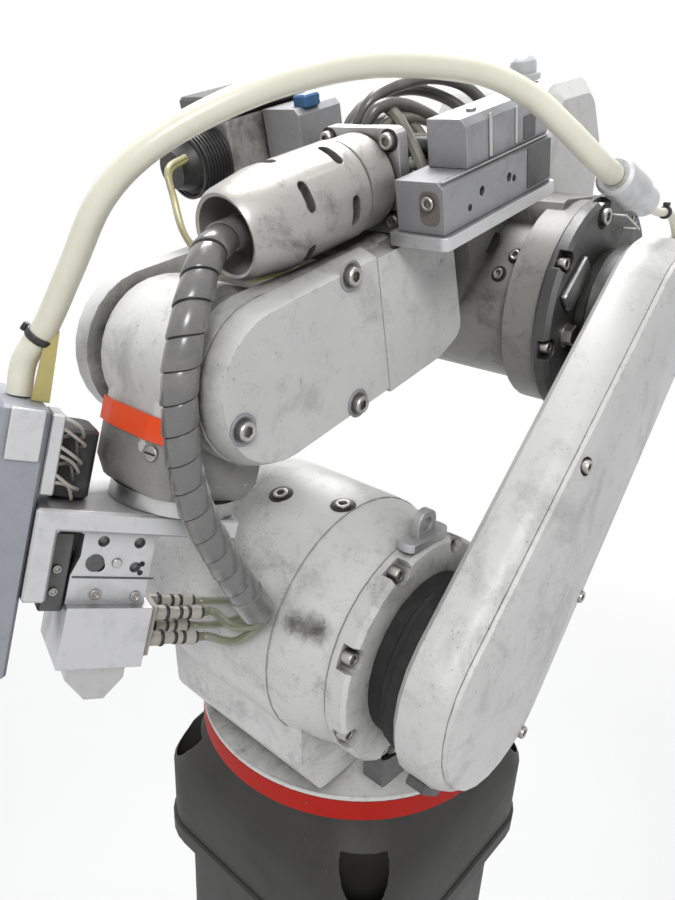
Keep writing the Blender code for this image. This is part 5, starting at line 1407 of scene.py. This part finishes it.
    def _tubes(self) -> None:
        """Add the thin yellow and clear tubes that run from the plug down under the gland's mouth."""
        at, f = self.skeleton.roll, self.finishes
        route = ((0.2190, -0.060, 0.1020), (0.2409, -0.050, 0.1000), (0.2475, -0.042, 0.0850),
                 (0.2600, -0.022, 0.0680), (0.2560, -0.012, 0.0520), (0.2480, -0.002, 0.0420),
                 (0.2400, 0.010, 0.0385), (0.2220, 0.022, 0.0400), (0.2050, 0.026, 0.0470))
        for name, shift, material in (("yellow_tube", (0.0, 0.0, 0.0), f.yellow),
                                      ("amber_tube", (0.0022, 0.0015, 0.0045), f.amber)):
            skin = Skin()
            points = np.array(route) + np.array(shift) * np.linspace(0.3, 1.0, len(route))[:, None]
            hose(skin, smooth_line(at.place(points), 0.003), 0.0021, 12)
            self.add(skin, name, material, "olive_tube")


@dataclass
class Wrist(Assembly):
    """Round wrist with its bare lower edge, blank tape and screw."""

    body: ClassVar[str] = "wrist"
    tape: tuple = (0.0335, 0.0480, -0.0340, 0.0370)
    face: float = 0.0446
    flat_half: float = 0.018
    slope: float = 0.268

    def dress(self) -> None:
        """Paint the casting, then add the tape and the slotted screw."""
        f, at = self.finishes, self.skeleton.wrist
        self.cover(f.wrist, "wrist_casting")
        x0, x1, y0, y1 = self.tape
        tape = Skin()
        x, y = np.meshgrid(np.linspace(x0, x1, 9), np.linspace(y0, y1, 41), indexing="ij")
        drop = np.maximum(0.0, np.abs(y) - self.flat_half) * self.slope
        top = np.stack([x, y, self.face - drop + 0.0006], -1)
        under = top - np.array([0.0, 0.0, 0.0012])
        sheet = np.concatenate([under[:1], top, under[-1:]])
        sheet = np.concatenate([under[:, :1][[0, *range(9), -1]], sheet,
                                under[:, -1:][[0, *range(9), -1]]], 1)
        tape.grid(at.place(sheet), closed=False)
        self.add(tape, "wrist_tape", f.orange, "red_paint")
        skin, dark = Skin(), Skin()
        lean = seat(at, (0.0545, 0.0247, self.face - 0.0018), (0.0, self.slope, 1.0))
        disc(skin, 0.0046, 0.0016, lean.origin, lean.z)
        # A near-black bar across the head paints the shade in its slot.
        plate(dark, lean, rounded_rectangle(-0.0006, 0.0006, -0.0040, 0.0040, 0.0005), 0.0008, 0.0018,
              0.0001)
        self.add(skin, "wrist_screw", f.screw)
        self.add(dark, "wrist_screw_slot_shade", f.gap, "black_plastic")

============

▸ Exercise:
Print, please, the lines above from the very first through the one that holds "slope: float = 0.268", both included, word for word and with nothing else.

▸ Reply:
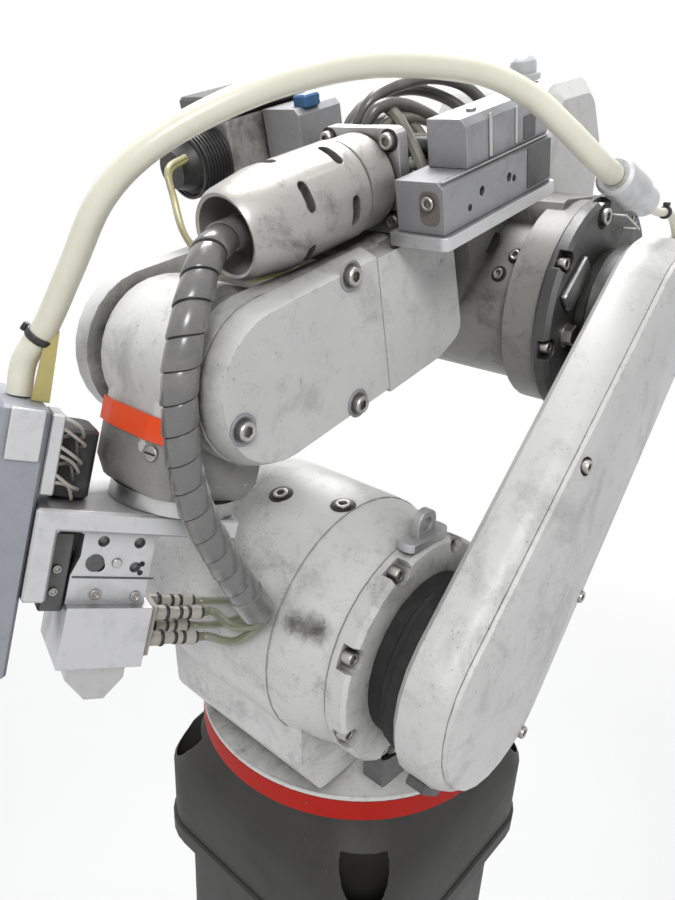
Keep writing the Blender code for this image. This is part 5, starting at line 1407 of scene.py. This part finishes it.
    def _tubes(self) -> None:
        """Add the thin yellow and clear tubes that run from the plug down under the gland's mouth."""
        at, f = self.skeleton.roll, self.finishes
        route = ((0.2190, -0.060, 0.1020), (0.2409, -0.050, 0.1000), (0.2475, -0.042, 0.0850),
                 (0.2600, -0.022, 0.0680), (0.2560, -0.012, 0.0520), (0.2480, -0.002, 0.0420),
                 (0.2400, 0.010, 0.0385), (0.2220, 0.022, 0.0400), (0.2050, 0.026, 0.0470))
        for name, shift, material in (("yellow_tube", (0.0, 0.0, 0.0), f.yellow),
                                      ("amber_tube", (0.0022, 0.0015, 0.0045), f.amber)):
            skin = Skin()
            points = np.array(route) + np.array(shift) * np.linspace(0.3, 1.0, len(route))[:, None]
            hose(skin, smooth_line(at.place(points), 0.003), 0.0021, 12)
            self.add(skin, name, material, "olive_tube")


@dataclass
class Wrist(Assembly):
    """Round wrist with its bare lower edge, blank tape and screw."""

    body: ClassVar[str] = "wrist"
    tape: tuple = (0.0335, 0.0480, -0.0340, 0.0370)
    face: float = 0.0446
    flat_half: float = 0.018
    slope: float = 0.268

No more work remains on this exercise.